Problem description — The data below holds the lines to copy: everything from the line containing "head_front_shell();" to the line containing "bpy.data.objects.remove(obj)", both ends included, set down exactly.

Given data —
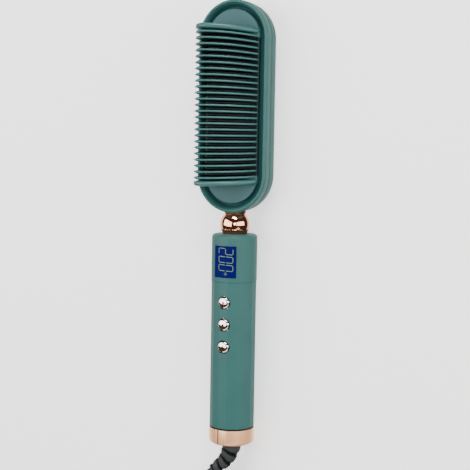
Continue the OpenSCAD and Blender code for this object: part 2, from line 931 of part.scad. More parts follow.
// The plug's two round pins, with thinner shanks in the body.
module plug_pins() {
    pin_r = pin_diameter / 2;
    color("silver")
        for (side = [-1, 1])
            translate([
                plug_rear[0] + side * pin_spacing / 2,
                plug_rear[1] - plug_body_length - plug_pin_length,
                plug_rear[2]
            ])
                rotate([-90, 0, 0])
                    rotate_extrude()
                        polygon([
                            [0, 0], [pin_r - 0.8, 0], [pin_r, 1], [pin_r, plug_pin_length - pin_step],
                            [pin_shank_r, plug_pin_length - pin_step],
                            [pin_shank_r, plug_pin_length + pin_shank], [0, plug_pin_length + pin_shank]
                        ]);
}

head_front_shell();
head_back_shell();
comb_guard();
heater_comb();
ptc_heaters();
heater_clamp();
thermal_fuse();
head_screws();
neck_collar();
neck_ball();
neck_flare();
neck_tube();
heater_leads();
handle_collar();
handle_sleeve();
display_lens();
display_module();
inner_tray();
control_board();
tact_switches();
power_button();
plus_button();
minus_button();
end_ring();
end_bushing();
swivel_hub();
slip_rings();
contact_springs();
strain_relief();
cord();
cord_hank();
cord_tail();
cord_tie();
plug_body();
plug_pins();
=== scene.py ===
"""Looks for the heated straightener brush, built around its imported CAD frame.

Sizes are in mm, apart from the floor's, the wall's and the lights', which are in m.
"""
import math

import bmesh
import bpy
from mathutils import Matrix, Vector


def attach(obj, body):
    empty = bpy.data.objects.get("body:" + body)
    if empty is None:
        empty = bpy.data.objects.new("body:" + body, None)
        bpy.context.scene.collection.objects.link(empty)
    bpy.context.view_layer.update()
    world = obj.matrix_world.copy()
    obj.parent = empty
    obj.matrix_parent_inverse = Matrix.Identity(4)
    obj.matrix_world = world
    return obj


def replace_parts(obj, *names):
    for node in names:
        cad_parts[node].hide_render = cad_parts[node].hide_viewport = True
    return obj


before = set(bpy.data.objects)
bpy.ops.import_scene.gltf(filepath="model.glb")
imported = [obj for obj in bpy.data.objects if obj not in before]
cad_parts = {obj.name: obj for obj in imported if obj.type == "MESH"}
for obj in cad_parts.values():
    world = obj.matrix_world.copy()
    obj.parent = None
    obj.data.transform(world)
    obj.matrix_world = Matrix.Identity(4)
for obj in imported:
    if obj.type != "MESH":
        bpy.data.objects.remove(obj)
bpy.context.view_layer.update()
MM = 0.001

# ---- Driving sizes, as the part's source has them ----
AXIS_Z = 15.3
HANDLE_R = 15.3
HEAD_LENGTH, HEAD_WIDTH = 140, 50.4
NECK_GAP = 14.25
HANDLE_LENGTH, COLLAR_LENGTH, RING_HEIGHT = 142.2, 31.5, 11.4
WINDOW_DROP, WINDOW_LENGTH = 7.35, 21.2
BUTTON_DROP, BUTTON_PITCH = 16.55, 14.87
BALL_RISE, BALL_R = 6.3, 9.75
CORD_D = 5
HEAD_R = HEAD_WIDTH / 2
HEAD_TOP = (HEAD_LENGTH + HANDLE_LENGTH + NECK_GAP) / 2
HEAD_CENTRE = HEAD_TOP - HEAD_LENGTH / 2
HEAD_LOW = HEAD_TOP - HEAD_LENGTH
STRAIGHT = HEAD_LENGTH - HEAD_WIDTH
HANDLE_TOP = HEAD_LOW - NECK_GAP
HANDLE_END = HANDLE_TOP - HANDLE_LENGTH
COLLAR_END = HANDLE_TOP - COLLAR_LENGTH
RING_TOP = HANDLE_END + RING_HEIGHT
WINDOW_TOP = HANDLE_TOP - WINDOW_DROP
WINDOW_END = WINDOW_TOP - WINDOW_LENGTH
BUTTON_Y = [WINDOW_END - BUTTON_DROP - i * BUTTON_PITCH for i in range(3)]
BALL_Y = HANDLE_TOP + BALL_RISE

# ---- Helpers ----
WELD_M, SLIVER_M = 0.000002, 0.000001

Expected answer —
head_front_shell();
head_back_shell();
comb_guard();
heater_comb();
ptc_heaters();
heater_clamp();
thermal_fuse();
head_screws();
neck_collar();
neck_ball();
neck_flare();
neck_tube();
heater_leads();
handle_collar();
handle_sleeve();
display_lens();
display_module();
inner_tray();
control_board();
tact_switches();
power_button();
plus_button();
minus_button();
end_ring();
end_bushing();
swivel_hub();
slip_rings();
contact_springs();
strain_relief();
cord();
cord_hank();
cord_tail();
cord_tie();
plug_body();
plug_pins();
=== scene.py ===
"""Looks for the heated straightener brush, built around its imported CAD frame.

Sizes are in mm, apart from the floor's, the wall's and the lights', which are in m.
"""
import math

import bmesh
import bpy
from mathutils import Matrix, Vector


def attach(obj, body):
    empty = bpy.data.objects.get("body:" + body)
    if empty is None:
        empty = bpy.data.objects.new("body:" + body, None)
        bpy.context.scene.collection.objects.link(empty)
    bpy.context.view_layer.update()
    world = obj.matrix_world.copy()
    obj.parent = empty
    obj.matrix_parent_inverse = Matrix.Identity(4)
    obj.matrix_world = world
    return obj


def replace_parts(obj, *names):
    for node in names:
        cad_parts[node].hide_render = cad_parts[node].hide_viewport = True
    return obj


before = set(bpy.data.objects)
bpy.ops.import_scene.gltf(filepath="model.glb")
imported = [obj for obj in bpy.data.objects if obj not in before]
cad_parts = {obj.name: obj for obj in imported if obj.type == "MESH"}
for obj in cad_parts.values():
    world = obj.matrix_world.copy()
    obj.parent = None
    obj.data.transform(world)
    obj.matrix_world = Matrix.Identity(4)
for obj in imported:
    if obj.type != "MESH":
        bpy.data.objects.remove(obj)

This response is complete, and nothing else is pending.